→ Task objective
Set down the lines from the one containing "lead sets it" to the one containing "before = set(bpy.data.objects)", both lines included, exactly as they stand and with no other lines.

>> start Supplied information

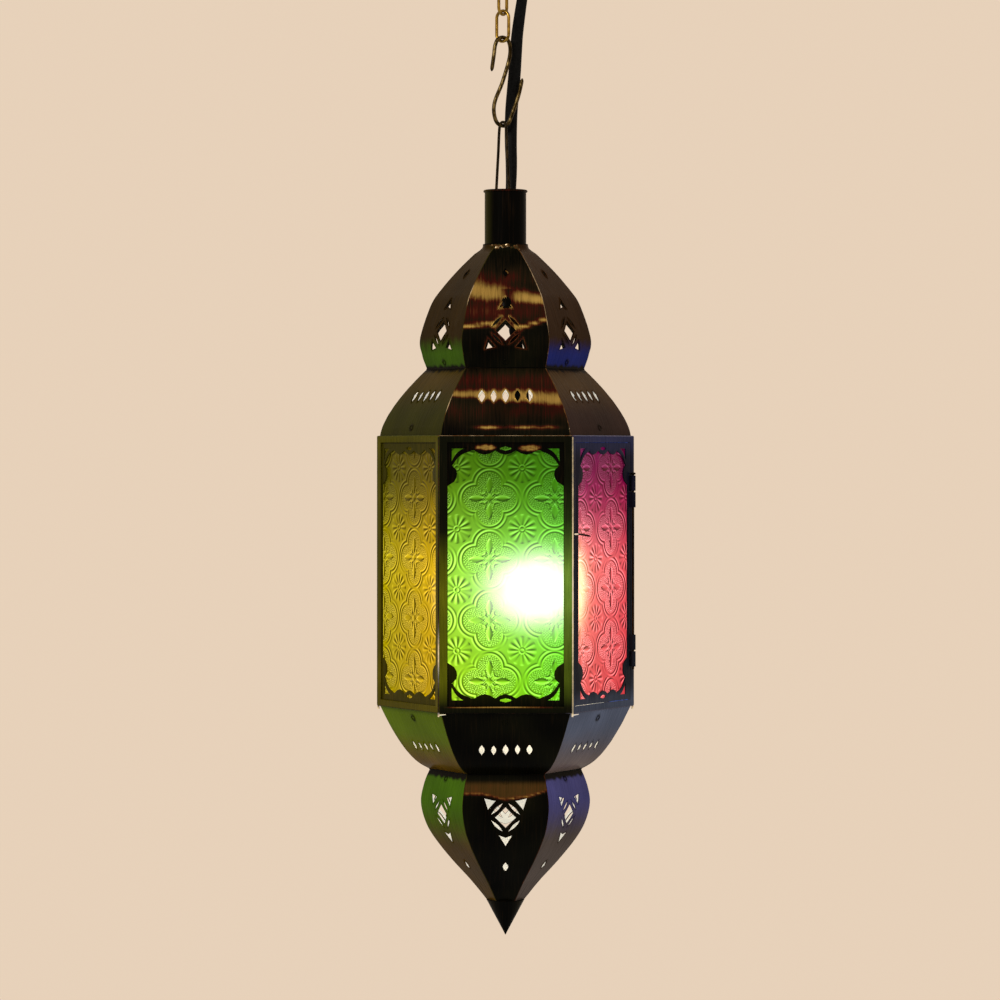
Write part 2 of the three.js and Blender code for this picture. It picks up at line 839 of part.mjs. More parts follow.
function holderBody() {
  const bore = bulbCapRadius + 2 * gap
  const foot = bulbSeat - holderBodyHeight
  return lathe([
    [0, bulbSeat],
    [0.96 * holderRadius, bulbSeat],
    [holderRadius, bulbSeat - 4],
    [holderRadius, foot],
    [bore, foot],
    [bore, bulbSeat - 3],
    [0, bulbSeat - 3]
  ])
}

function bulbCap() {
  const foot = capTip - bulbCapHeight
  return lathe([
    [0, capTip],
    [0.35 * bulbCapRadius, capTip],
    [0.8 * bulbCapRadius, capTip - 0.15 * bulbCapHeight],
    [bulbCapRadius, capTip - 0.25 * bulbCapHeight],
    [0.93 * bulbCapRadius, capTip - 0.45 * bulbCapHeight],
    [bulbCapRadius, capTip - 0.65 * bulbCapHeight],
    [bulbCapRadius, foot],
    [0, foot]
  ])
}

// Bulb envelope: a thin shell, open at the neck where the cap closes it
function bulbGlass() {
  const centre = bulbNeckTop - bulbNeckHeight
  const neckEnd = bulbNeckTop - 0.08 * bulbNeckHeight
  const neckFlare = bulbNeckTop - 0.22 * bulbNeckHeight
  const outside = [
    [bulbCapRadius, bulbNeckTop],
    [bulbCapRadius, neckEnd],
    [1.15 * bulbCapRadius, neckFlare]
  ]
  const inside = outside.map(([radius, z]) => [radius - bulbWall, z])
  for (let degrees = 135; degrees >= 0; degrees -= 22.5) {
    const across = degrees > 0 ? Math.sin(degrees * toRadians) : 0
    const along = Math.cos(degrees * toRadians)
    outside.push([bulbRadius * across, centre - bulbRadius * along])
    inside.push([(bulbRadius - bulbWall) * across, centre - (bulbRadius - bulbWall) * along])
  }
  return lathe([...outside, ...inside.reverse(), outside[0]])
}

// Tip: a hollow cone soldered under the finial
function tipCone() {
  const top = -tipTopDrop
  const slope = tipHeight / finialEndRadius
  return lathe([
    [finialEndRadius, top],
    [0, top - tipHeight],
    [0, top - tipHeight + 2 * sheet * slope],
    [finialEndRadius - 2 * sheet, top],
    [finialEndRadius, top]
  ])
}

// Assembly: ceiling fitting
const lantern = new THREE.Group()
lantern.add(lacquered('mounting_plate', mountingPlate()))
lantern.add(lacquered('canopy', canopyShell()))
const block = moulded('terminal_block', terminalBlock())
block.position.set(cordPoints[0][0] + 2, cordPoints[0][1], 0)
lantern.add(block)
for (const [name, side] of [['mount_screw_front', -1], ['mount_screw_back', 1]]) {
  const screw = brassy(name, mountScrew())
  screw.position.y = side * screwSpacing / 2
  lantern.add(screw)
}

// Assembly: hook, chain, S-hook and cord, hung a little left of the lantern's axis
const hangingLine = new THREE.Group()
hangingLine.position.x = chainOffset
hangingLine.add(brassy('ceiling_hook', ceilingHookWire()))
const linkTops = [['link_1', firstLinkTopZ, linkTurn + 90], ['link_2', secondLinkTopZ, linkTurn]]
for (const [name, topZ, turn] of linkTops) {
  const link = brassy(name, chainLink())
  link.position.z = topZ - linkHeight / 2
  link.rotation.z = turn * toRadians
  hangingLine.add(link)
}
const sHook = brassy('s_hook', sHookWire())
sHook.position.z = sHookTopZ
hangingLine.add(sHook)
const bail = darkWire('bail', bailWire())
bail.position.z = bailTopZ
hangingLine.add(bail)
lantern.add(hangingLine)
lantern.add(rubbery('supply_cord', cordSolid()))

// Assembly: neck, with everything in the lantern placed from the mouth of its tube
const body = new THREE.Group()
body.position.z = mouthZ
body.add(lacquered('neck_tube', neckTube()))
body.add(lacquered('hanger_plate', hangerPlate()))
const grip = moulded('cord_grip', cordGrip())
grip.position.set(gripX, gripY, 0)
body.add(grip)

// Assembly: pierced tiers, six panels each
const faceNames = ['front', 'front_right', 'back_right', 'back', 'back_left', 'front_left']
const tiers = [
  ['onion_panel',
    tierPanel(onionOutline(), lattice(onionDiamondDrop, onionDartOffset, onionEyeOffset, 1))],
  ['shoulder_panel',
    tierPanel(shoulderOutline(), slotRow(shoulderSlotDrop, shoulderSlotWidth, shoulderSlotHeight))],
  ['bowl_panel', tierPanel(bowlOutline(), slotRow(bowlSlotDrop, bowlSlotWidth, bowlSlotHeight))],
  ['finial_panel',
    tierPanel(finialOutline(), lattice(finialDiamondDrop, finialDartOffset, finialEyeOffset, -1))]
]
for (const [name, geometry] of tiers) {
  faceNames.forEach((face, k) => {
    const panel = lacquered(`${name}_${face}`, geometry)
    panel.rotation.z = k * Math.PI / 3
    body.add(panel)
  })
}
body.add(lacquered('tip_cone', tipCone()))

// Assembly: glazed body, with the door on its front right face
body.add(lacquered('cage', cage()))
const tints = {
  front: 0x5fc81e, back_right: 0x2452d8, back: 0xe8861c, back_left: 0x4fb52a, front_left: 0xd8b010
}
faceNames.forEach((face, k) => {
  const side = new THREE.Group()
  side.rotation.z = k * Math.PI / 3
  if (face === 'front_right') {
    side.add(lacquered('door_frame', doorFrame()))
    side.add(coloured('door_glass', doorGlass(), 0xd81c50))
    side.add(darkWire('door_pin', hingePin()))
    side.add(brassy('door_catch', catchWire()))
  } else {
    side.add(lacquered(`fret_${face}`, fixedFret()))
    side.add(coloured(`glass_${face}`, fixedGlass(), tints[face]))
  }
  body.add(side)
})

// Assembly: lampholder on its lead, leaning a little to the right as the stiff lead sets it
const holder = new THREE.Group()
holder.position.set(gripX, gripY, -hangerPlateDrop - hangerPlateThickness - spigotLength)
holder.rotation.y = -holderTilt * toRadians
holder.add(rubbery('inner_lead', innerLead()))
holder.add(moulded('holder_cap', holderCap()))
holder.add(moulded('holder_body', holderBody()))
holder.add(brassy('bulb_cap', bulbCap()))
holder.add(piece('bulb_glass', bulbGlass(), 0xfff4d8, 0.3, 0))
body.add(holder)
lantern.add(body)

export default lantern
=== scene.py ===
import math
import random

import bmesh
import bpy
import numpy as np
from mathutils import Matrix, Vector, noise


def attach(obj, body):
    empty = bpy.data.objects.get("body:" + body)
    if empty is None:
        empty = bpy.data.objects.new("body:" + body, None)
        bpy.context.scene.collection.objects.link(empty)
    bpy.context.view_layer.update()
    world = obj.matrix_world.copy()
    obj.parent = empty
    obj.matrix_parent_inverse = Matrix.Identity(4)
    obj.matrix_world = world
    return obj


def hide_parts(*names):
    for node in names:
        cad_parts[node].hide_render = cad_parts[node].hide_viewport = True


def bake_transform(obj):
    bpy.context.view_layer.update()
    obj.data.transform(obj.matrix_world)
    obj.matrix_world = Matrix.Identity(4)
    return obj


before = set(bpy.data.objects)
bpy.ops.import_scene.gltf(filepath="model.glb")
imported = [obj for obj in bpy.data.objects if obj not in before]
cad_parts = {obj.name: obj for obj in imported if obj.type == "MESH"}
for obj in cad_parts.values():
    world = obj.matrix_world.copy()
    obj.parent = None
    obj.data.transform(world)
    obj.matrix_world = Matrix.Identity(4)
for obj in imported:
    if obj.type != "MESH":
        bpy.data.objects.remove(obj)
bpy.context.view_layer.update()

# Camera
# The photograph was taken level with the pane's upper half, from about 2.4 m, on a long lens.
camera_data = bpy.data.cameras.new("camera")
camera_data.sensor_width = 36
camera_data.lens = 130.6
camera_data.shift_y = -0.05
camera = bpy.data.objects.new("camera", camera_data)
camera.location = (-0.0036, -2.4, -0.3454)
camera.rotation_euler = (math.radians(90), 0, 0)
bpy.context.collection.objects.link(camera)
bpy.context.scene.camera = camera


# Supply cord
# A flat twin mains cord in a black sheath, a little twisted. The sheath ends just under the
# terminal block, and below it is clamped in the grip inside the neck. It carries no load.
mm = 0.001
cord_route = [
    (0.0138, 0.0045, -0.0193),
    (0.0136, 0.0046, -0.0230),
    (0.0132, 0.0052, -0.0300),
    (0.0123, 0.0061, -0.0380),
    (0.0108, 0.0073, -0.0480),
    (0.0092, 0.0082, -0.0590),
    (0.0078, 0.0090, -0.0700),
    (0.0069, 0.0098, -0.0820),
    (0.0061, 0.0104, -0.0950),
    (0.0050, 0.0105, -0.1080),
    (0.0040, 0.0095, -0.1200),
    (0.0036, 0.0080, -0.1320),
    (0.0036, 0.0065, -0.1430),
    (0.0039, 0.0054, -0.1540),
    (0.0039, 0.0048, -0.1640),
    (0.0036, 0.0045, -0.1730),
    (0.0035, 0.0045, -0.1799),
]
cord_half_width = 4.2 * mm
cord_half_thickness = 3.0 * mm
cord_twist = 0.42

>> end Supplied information

→ Correct output
// Assembly: lampholder on its lead, leaning a little to the right as the stiff lead sets it
const holder = new THREE.Group()
holder.position.set(gripX, gripY, -hangerPlateDrop - hangerPlateThickness - spigotLength)
holder.rotation.y = -holderTilt * toRadians
holder.add(rubbery('inner_lead', innerLead()))
holder.add(moulded('holder_cap', holderCap()))
holder.add(moulded('holder_body', holderBody()))
holder.add(brassy('bulb_cap', bulbCap()))
holder.add(piece('bulb_glass', bulbGlass(), 0xfff4d8, 0.3, 0))
body.add(holder)
lantern.add(body)

export default lantern
=== scene.py ===
import math
import random

import bmesh
import bpy
import numpy as np
from mathutils import Matrix, Vector, noise


def attach(obj, body):
    empty = bpy.data.objects.get("body:" + body)
    if empty is None:
        empty = bpy.data.objects.new("body:" + body, None)
        bpy.context.scene.collection.objects.link(empty)
    bpy.context.view_layer.update()
    world = obj.matrix_world.copy()
    obj.parent = empty
    obj.matrix_parent_inverse = Matrix.Identity(4)
    obj.matrix_world = world
    return obj


def hide_parts(*names):
    for node in names:
        cad_parts[node].hide_render = cad_parts[node].hide_viewport = True


def bake_transform(obj):
    bpy.context.view_layer.update()
    obj.data.transform(obj.matrix_world)
    obj.matrix_world = Matrix.Identity(4)
    return obj


before = set(bpy.data.objects)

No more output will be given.